The request:
Write out the whole listing word for word.

Information provided:

* begin *

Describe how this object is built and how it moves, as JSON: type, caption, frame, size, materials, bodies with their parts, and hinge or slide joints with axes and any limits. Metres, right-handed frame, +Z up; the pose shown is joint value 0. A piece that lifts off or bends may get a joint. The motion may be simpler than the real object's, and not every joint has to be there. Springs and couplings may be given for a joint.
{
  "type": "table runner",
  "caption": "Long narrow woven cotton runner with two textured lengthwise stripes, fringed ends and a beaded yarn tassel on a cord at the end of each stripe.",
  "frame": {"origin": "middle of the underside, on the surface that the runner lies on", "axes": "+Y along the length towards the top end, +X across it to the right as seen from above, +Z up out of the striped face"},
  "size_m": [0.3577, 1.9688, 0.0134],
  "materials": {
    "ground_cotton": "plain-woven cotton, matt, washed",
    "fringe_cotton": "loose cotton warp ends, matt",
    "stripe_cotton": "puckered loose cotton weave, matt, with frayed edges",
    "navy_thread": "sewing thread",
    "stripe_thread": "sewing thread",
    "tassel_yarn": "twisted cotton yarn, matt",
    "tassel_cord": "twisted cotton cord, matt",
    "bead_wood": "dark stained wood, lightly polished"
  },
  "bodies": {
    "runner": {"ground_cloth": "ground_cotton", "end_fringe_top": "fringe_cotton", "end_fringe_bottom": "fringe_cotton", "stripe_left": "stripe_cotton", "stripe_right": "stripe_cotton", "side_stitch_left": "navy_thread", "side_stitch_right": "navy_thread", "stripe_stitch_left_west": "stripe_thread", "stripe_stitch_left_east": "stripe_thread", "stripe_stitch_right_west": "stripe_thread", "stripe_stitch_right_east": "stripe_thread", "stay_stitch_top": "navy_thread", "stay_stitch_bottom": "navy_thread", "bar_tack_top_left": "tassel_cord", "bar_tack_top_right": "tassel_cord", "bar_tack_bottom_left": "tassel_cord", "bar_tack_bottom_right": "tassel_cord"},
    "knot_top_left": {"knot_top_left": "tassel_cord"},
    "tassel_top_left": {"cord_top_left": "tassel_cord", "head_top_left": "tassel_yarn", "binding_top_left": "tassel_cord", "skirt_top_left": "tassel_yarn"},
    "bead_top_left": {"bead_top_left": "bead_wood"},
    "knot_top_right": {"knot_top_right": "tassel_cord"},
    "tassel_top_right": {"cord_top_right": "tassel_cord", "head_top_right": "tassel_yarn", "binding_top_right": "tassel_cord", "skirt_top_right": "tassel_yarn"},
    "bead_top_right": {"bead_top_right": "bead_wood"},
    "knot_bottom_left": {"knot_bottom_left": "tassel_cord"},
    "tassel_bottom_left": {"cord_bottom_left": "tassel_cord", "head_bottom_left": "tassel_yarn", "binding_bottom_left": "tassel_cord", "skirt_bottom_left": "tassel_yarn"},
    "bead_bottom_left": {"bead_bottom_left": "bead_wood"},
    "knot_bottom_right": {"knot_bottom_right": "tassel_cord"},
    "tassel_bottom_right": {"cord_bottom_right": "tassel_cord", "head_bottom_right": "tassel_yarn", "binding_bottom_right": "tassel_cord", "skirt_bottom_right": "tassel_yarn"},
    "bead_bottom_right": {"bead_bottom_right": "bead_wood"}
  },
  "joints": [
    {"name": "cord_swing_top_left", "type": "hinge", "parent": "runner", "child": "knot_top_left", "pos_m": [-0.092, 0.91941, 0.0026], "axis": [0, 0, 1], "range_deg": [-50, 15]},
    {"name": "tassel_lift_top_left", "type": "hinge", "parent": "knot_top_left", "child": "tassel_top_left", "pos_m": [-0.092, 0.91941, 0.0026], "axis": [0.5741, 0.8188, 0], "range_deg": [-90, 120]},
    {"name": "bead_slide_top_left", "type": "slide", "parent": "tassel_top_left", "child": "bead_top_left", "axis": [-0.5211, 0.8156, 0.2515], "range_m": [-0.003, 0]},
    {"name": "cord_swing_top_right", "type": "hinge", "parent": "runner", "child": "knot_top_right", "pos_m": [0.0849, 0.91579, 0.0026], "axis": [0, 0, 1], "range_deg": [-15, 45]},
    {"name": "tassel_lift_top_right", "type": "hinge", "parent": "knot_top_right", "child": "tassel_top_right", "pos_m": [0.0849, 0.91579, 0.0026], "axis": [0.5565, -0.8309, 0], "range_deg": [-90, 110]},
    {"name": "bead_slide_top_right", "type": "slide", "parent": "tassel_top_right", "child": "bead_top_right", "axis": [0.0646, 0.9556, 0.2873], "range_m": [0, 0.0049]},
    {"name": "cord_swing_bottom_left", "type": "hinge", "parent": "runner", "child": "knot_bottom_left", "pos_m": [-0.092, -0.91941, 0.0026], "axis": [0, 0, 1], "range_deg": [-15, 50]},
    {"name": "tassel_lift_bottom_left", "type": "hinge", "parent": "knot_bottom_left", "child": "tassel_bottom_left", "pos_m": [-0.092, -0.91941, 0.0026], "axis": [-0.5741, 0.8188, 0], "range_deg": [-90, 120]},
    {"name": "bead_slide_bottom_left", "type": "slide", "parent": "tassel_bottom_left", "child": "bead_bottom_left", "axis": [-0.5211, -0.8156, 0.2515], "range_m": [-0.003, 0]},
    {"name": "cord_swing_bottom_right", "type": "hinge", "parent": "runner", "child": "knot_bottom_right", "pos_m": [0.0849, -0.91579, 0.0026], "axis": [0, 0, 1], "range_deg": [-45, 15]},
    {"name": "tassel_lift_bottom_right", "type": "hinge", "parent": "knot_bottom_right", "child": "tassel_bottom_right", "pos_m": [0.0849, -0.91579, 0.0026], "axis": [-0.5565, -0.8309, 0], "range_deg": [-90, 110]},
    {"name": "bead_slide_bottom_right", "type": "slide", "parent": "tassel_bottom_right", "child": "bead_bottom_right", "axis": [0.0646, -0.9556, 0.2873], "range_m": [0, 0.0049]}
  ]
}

* end *

Written solution:
Describe how this object is built and how it moves, as JSON: type, caption, frame, size, materials, bodies with their parts, and hinge or slide joints with axes and any limits. Metres, right-handed frame, +Z up; the pose shown is joint value 0. A piece that lifts off or bends may get a joint. The motion may be simpler than the real object's, and not every joint has to be there. Springs and couplings may be given for a joint.
{
  "type": "table runner",
  "caption": "Long narrow woven cotton runner with two textured lengthwise stripes, fringed ends and a beaded yarn tassel on a cord at the end of each stripe.",
  "frame": {"origin": "middle of the underside, on the surface that the runner lies on", "axes": "+Y along the length towards the top end, +X across it to the right as seen from above, +Z up out of the striped face"},
  "size_m": [0.3577, 1.9688, 0.0134],
  "materials": {
    "ground_cotton": "plain-woven cotton, matt, washed",
    "fringe_cotton": "loose cotton warp ends, matt",
    "stripe_cotton": "puckered loose cotton weave, matt, with frayed edges",
    "navy_thread": "sewing thread",
    "stripe_thread": "sewing thread",
    "tassel_yarn": "twisted cotton yarn, matt",
    "tassel_cord": "twisted cotton cord, matt",
    "bead_wood": "dark stained wood, lightly polished"
  },
  "bodies": {
    "runner": {"ground_cloth": "ground_cotton", "end_fringe_top": "fringe_cotton", "end_fringe_bottom": "fringe_cotton", "stripe_left": "stripe_cotton", "stripe_right": "stripe_cotton", "side_stitch_left": "navy_thread", "side_stitch_right": "navy_thread", "stripe_stitch_left_west": "stripe_thread", "stripe_stitch_left_east": "stripe_thread", "stripe_stitch_right_west": "stripe_thread", "stripe_stitch_right_east": "stripe_thread", "stay_stitch_top": "navy_thread", "stay_stitch_bottom": "navy_thread", "bar_tack_top_left": "tassel_cord", "bar_tack_top_right": "tassel_cord", "bar_tack_bottom_left": "tassel_cord", "bar_tack_bottom_right": "tassel_cord"},
    "knot_top_left": {"knot_top_left": "tassel_cord"},
    "tassel_top_left": {"cord_top_left": "tassel_cord", "head_top_left": "tassel_yarn", "binding_top_left": "tassel_cord", "skirt_top_left": "tassel_yarn"},
    "bead_top_left": {"bead_top_left": "bead_wood"},
    "knot_top_right": {"knot_top_right": "tassel_cord"},
    "tassel_top_right": {"cord_top_right": "tassel_cord", "head_top_right": "tassel_yarn", "binding_top_right": "tassel_cord", "skirt_top_right": "tassel_yarn"},
    "bead_top_right": {"bead_top_right": "bead_wood"},
    "knot_bottom_left": {"knot_bottom_left": "tassel_cord"},
    "tassel_bottom_left": {"cord_bottom_left": "tassel_cord", "head_bottom_left": "tassel_yarn", "binding_bottom_left": "tassel_cord", "skirt_bottom_left": "tassel_yarn"},
    "bead_bottom_left": {"bead_bottom_left": "bead_wood"},
    "knot_bottom_right": {"knot_bottom_right": "tassel_cord"},
    "tassel_bottom_right": {"cord_bottom_right": "tassel_cord", "head_bottom_right": "tassel_yarn", "binding_bottom_right": "tassel_cord", "skirt_bottom_right": "tassel_yarn"},
    "bead_bottom_right": {"bead_bottom_right": "bead_wood"}
  },
  "joints": [
    {"name": "cord_swing_top_left", "type": "hinge", "parent": "runner", "child": "knot_top_left", "pos_m": [-0.092, 0.91941, 0.0026], "axis": [0, 0, 1], "range_deg": [-50, 15]},
    {"name": "tassel_lift_top_left", "type": "hinge", "parent": "knot_top_left", "child": "tassel_top_left", "pos_m": [-0.092, 0.91941, 0.0026], "axis": [0.5741, 0.8188, 0], "range_deg": [-90, 120]},
    {"name": "bead_slide_top_left", "type": "slide", "parent": "tassel_top_left", "child": "bead_top_left", "axis": [-0.5211, 0.8156, 0.2515], "range_m": [-0.003, 0]},
    {"name": "cord_swing_top_right", "type": "hinge", "parent": "runner", "child": "knot_top_right", "pos_m": [0.0849, 0.91579, 0.0026], "axis": [0, 0, 1], "range_deg": [-15, 45]},
    {"name": "tassel_lift_top_right", "type": "hinge", "parent": "knot_top_right", "child": "tassel_top_right", "pos_m": [0.0849, 0.91579, 0.0026], "axis": [0.5565, -0.8309, 0], "range_deg": [-90, 110]},
    {"name": "bead_slide_top_right", "type": "slide", "parent": "tassel_top_right", "child": "bead_top_right", "axis": [0.0646, 0.9556, 0.2873], "range_m": [0, 0.0049]},
    {"name": "cord_swing_bottom_left", "type": "hinge", "parent": "runner", "child": "knot_bottom_left", "pos_m": [-0.092, -0.91941, 0.0026], "axis": [0, 0, 1], "range_deg": [-15, 50]},
    {"name": "tassel_lift_bottom_left", "type": "hinge", "parent": "knot_bottom_left", "child": "tassel_bottom_left", "pos_m": [-0.092, -0.91941, 0.0026], "axis": [-0.5741, 0.8188, 0], "range_deg": [-90, 120]},
    {"name": "bead_slide_bottom_left", "type": "slide", "parent": "tassel_bottom_left", "child": "bead_bottom_left", "axis": [-0.5211, -0.8156, 0.2515], "range_m": [-0.003, 0]},
    {"name": "cord_swing_bottom_right", "type": "hinge", "parent": "runner", "child": "knot_bottom_right", "pos_m": [0.0849, -0.91579, 0.0026], "axis": [0, 0, 1], "range_deg": [-45, 15]},
    {"name": "tassel_lift_bottom_right", "type": "hinge", "parent": "knot_bottom_right", "child": "tassel_bottom_right", "pos_m": [0.0849, -0.91579, 0.0026], "axis": [-0.5565, -0.8309, 0], "range_deg": [-90, 110]},
    {"name": "bead_slide_bottom_right", "type": "slide", "parent": "tassel_bottom_right", "child": "bead_bottom_right", "axis": [0.0646, -0.9556, 0.2873], "range_m": [0, 0.0049]}
  ]
}